1,000 Words

Artemis and German poetry..It’s Saturday and I’m gleefully ignoring and putting off writing by fashioning tiny cat socks out of one large sock. Appreciative though I was hoping she’d be, the B Monster responds by standing on the sock(s) and circling until she finds a comfortable position in which to plop down. When I attempt to remove her, she emits the CATCON 3 warning sound: a short, low growl that states ‘go ahead and see what happens to those pudgy fingers.’ I leave her to her militant, yet comfortable mood and step away. (90)

This is not the first time she has thwarted my procrastinatory plans today. She has also lick-cleaned her poop-cannon on a game of solitaire I was playing and played a game of ‘toes look like mice’ during an early afternoon nap. (131)

Though these are pretty common feline torture tactics, I sense a disturbance in the kitty Force. She is not working alone. And I know exactly with whom she in cahoots. (161)

Stephen King. (163)

Now, people blame Stephen King for lots of things: I can’t sleep. I can’t bury my dead dog or go to the prom. I killed a clown at the circus. But it’s not often that people blame Stephen King for influencing their cat’s insane actions. Let me explain. (311)

A month ago, I was handed a copy of On Writing, King’s nonfiction work consisting of part memoir and part writing instructional. Last week, I brought it into the bathroom with me during the fallout following an experimental burrito night. Needless to say, we had some time together in that room. (362)

King gives a lot of advice in the book. He talks about grammar, tips on style and his daily practices. Out of the entire book (yes, read the whole thing, see above burrito comment) one statement stood out at me. (402)

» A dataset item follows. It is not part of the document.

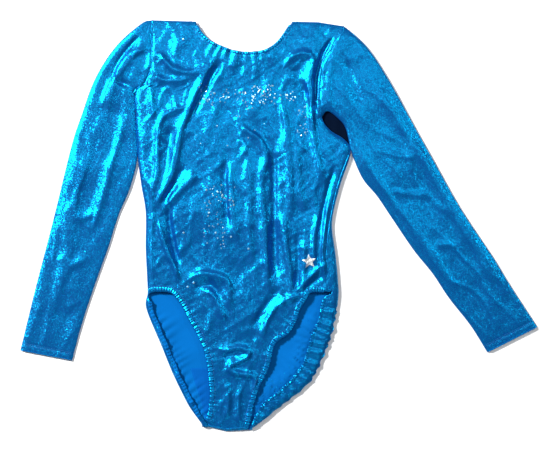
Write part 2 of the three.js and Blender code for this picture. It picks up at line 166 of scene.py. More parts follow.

You should write 1,000 words a day, at least, and because I am feeling magnanimous, I will say that you can take one day off per week. If you’re not doing that, you’re wasting your time. (438)

I read this last part as: Galeone, get to work and stop watching so much Frasier and stop eating so many experimental burritos! (461)

And when you consider the size of books, this advice and ass kicking makes sense. Huckleberry Finn has 110,667, The Grapes of Wrath has 179,148 and Moby Dick has 212,758. Even my first novel, which is relatively short, has 86,629 words. The point it, novels have LOTS of words, so if you want to write one you’d better put a lot of words down on paper every week. Since this literary intervention, 1,000 words has been my daily goal with one day off a week. Now I obsess on it and make up the difference of the 1,000 words in the next day’s writing if I don’t achieve it on any given day. (574)

But, as we all know, old habits die hard, thus explaining the myriad procrastinating tactics utilized earlier. (591)

Now that the cat has done an intervention of her own, I put on some rambunctious Mozart and spend the next two hours in my office, hitting the keys and, less often than I thought I would, checking the word count. And at the end of the day I have 1,000 words instead of promising to write more the next day. (652)

How King influenced my cat I don’t know for sure, but I did leave On Writing open on my coffee table and she does have a lot of time in the flat by herself. This would explain the time I left out The Hound of the Baskervilles and came home to a cat wearing a Deerstalker and smoking a pipe. (712)

Now if you’ll excuse me I have to go write a 371 word story about reading cats. (729)

  1. #1 by greg galeone on November 22, 2012 - 2:53 pm

    hoping bela doesn’t start getting thinner and thinner.

    • #2 by Damien Galeone on November 23, 2012 - 8:51 am

      Tell you what, as long as she doesn’t turn into Jack Nicholson, I’m happy.